The most common nationality of overseas student involved in UK university start-ups is Chinese © Alamy

Almost sixty per cent of British university start-ups have founders who came to study in the UK from other countries, underlining the importance of international students to the education sector.

Research into 545 start-ups by Creator Fund, a venture capital firm that specialises in backing university spinouts, found that 57 per cent had at least one foreign founder.

The start-ups surveyed were also more ethnically diverse and geographically dispersed across the UK than new ventures in general.

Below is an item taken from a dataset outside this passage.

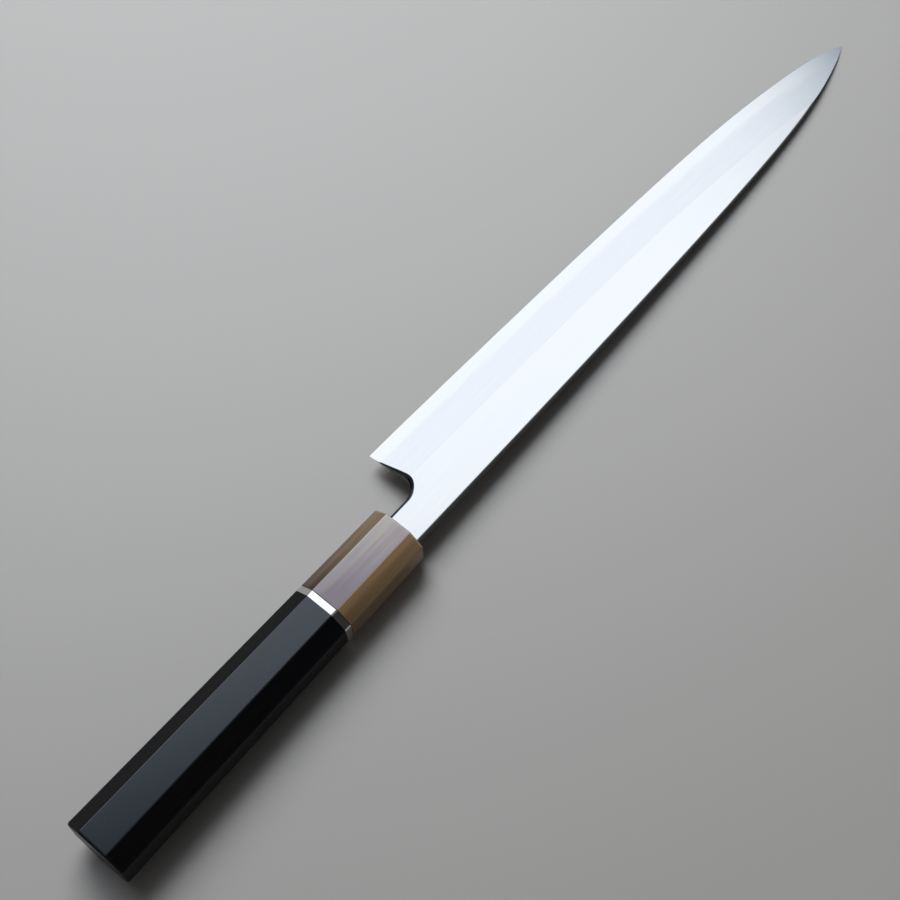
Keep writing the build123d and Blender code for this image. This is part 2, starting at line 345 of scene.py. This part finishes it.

Of the founders, 40 per cent were female, compared to only 25 per cent of high-growth companies measured by tracker Beauhurst. Almost half of the student start-ups in the Creator Fund research had a black, Asian or other minority ethnic founder.

“Perhaps, the very act of travelling across the world to study shows an appetite for risk necessary to be a founder,” the report said.

Eight of the top 15 universities for creating student start-ups are from outside south-east England, with a significant amount of activity in Scotland, according to the report.

The most common nationality of overseas student involved in UK university start-ups is Chinese. China sends significantly more students to UK campuses than other countries.

Canadian students are also well represented: they create the same number of start-ups as French or German students, even though there are many fewer of them.

“Our view is that there is no better place to start a business than university because you have access to talent, which is usually hard to get, you have the time to develop ideas and you have access to experts among the teaching staff,” said James Macfarlane, founder and CEO of Creator Fund, said.

“Students are also often at a time in their lives where they are having big ideas and are willing to take risks.”

The findings show the importance of encouraging students to come and study in the UK, Mr Macfarlane added, noting that the recent reinstatement of two-year work visas for overseas students who complete courses in the UK had been “absolutely massive” in maintaining this inward flow.

Tensions between the UK and China were a concern however, he said. “Chinese students are absolutely key . . . and it is key that we keep attracting new students to the UK,” Mr Macfarlane said.

“The brand of British universities is a major selling point for the UK.”